God’s people did grow into a nation, but they did not get much better at following God and God’s ways. Yet God continued to renew covenant with God’s people to restore that original intent with Creation. Climactically, God came in person, in Jesus, to make a way for us all to be made right with God and to make a new covenant with humanity. God has done that for us so that whosoever believes in Jesus Christ may have eternal life.
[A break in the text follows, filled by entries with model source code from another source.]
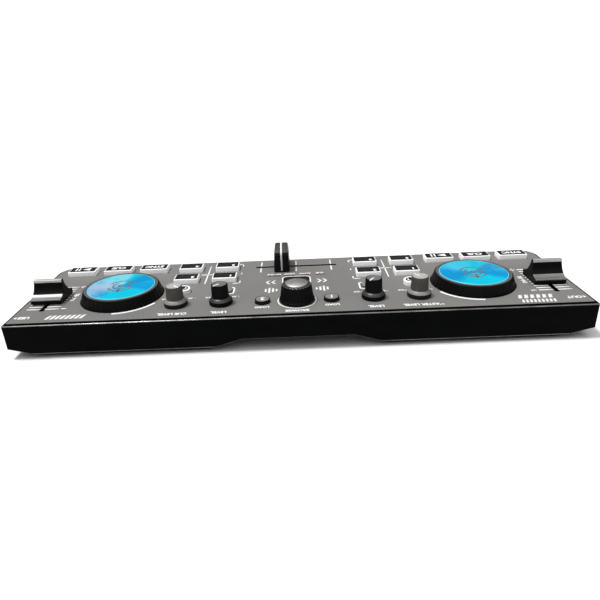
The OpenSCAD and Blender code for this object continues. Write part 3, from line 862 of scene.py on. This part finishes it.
def build_jog_disc(side):
    """Blue touch disc with a bright line near its edge and a plain ring mark."""
    node = f"jog_disc_{side}"
    low, high = box_mm(node)
    radius, thick = cap_size(node)[0], high.z - low.z
    edge = [(0, 0), (radius - 0.2, 0), (radius, 0.2), (radius, thick - 0.3)]
    bright_line = [(radius - 0.1, thick - 0.1), (radius - 0.25, thick), (radius - 0.65, thick)]
    face = [(radius - 0.75, thick - 0.08), (radius - 0.85, thick), (0, thick)]
    bm = bmesh.new()
    lathe(bm, edge + bright_line + face, 128, materials=[0] * 3 + [1] * 3 + [0] * 3)
    top = thick + PRINT_LIFT
    for ring_r, start, end in ((7.4, 25, 155), (7.4, 205, 335), (4.6, -60, 240)):
        ring_print(bm, (0, 0), ring_r, 0.9, top, 2, start, end)
    ring_print(bm, (0, 0), 1.3, 1.2, top, 2)
    bar_print(bm, (0, 6.6), (1.0, 4.8), top, 2)
    materials = [JOG_METAL[side], CYAN_INK, GREY_INK]
    at = (*middle(f"jog_rim_{side}"), low.z)
    stand_for(finish_mesh(bm, f"jog_touch_disc_{side}", materials, at, 38), node)


# ---- keys, pads and buttons


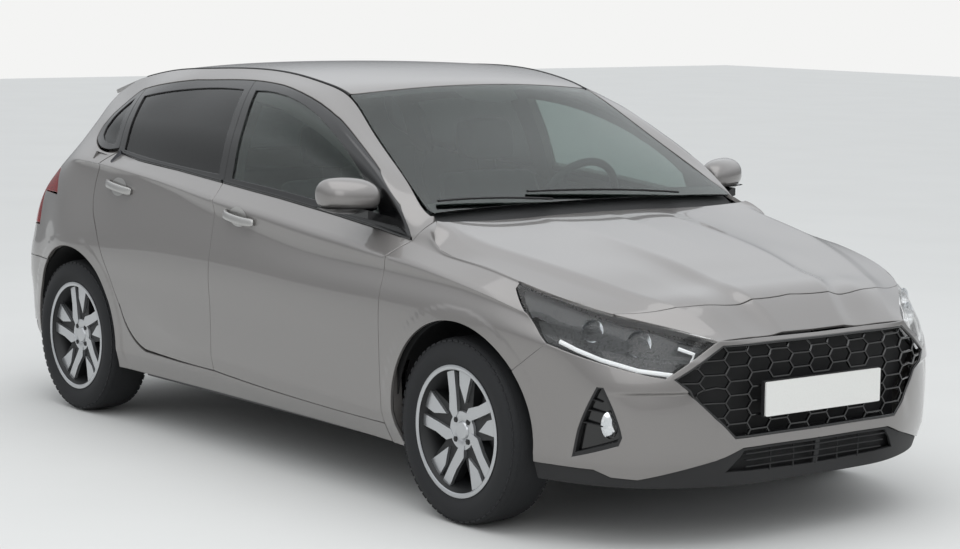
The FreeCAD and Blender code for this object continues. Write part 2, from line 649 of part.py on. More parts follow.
def knuckle():
    # Upright, hub, caliper and strut on the right; all of it turns about the steering axis.
    x = FRONT_AXLE_X
    face = -WHEEL_Y + HUB_FACE
    hub = Part.makeCylinder(52, -690.0 - face, V(x, face, TYRE_RADIUS), Y_AXIS)
    upright = block(x - 32, x + 32, -738, -690, 232, 470)
    foot = between(steer_point(226), steer_point(250), 20)
    strut = between((x, STRUT_TOP[1] + 4, 440), (x, STRUT_TOP[1], 725), 22)
    spring = between((x, STRUT_TOP[1] + 2, 634), (x, STRUT_TOP[1], 716), 60)
    clamp = block(x - 34, x + 34, -738, STRUT_TOP[1] + 22, 425, 480)
    caliper = block(x - 162, x - 95, -WHEEL_Y - 24, -WHEEL_Y + 62, 262, 359)
    slot = Part.makeCylinder(DISC_RADIUS + 5, 32, V(x, -WHEEL_Y - 22, TYRE_RADIUS), Y_AXIS)
    arm = block(x - 120, x, -WHEEL_Y + 32, -700, 300, 350)
    return joined([hub, upright, foot, strut, clamp, spring, caliper.cut(slot), arm])


def subframe():
    # Cross member, lower arms, side rails and strut towers that carry the front wheels.
    x = FRONT_AXLE_X
    beam = block(x - 110, x + 110, -470, 0, 175, 215)
    arm = block(x - 40, x + 40, -690, ENGINE[2] - 6, 188, 222)
    ball = between((x, BALL_JOINT[1], 188), (x, BALL_JOINT[1], 222), 26)
    link = block(x - 26, x + 26, BALL_JOINT[1], -680, 188, 222)
    rail = block(FIREWALL_X + FLOOR_SHEET, 1880, -470, -420, 330, 420)
    post = block(x - 90, x - 30, -470, -420, 200, 340)
    tower = between((x, STRUT_TOP[1], 733), (x, STRUT_TOP[1], 748), 85)
    brace = block(x - 60, x + 60, -575, -440, 733, 748)
    wall = block(x - 60, x + 60, -470, -440, 330, 748)
    cross = block(1850, 1880, -470, 0, 330, 420)
    return both_halves(joined([beam, arm, link, ball, rail, post, tower, brace, wall, cross]))


def drive_shaft():
    return between((FRONT_AXLE_X, ENGINE[2], TYRE_RADIUS), (FRONT_AXLE_X, -668, TYRE_RADIUS), 18)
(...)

God has revealed and demonstrated love to humanity through covenants. Our God is a covenant maker and a covenant keeper. As humble recipients of God’s love, we can respond with our lives. We can love God with all our heart, soul, mind, and strength. We can seek to follow Jesus’ mission to invite others into this loving covenant with God. We can follow Jesus’ teaching and example to live a holy life. We too make covenants. Marriage, ordination, church membership are places where we make promises and the other does too, and together we look to God for indwelling guidance and provision. Just as God has been loyal to us through the covenants made and kept with humanity, we are called to be loyal and true to the covenants we have made with others.

The following beloved prayer was part of the annual renewal of covenant Wesley and early Methodists honored. It is never too late to make or renew covenant with God.

Wesley Covenant Prayer

I am no longer my own, but thine.
Put me to what thou wilt, rank me with whom thou wilt.
Put me to doing, put me to suffering.
Let me be employed by thee or laid aside for thee,
exalted for thee or brought low for thee.
Let me be full, let me be empty.
Let me have all things, let me have nothing.
I freely and heartily yield all things to thy pleasure and disposal.
And now, O glorious and blessed God,
thou art mine, and I am thine.
So be it.
And the covenant which I have made on earth,
let it be ratified in heaven.

The Rev. Leslie Tomlinson is the pastor in charge at Lutie Watkins Memorial United Methodist Church in Llano, Texas. She is also a leader of the WCA Chapter in the Rio Texas Annual Conference.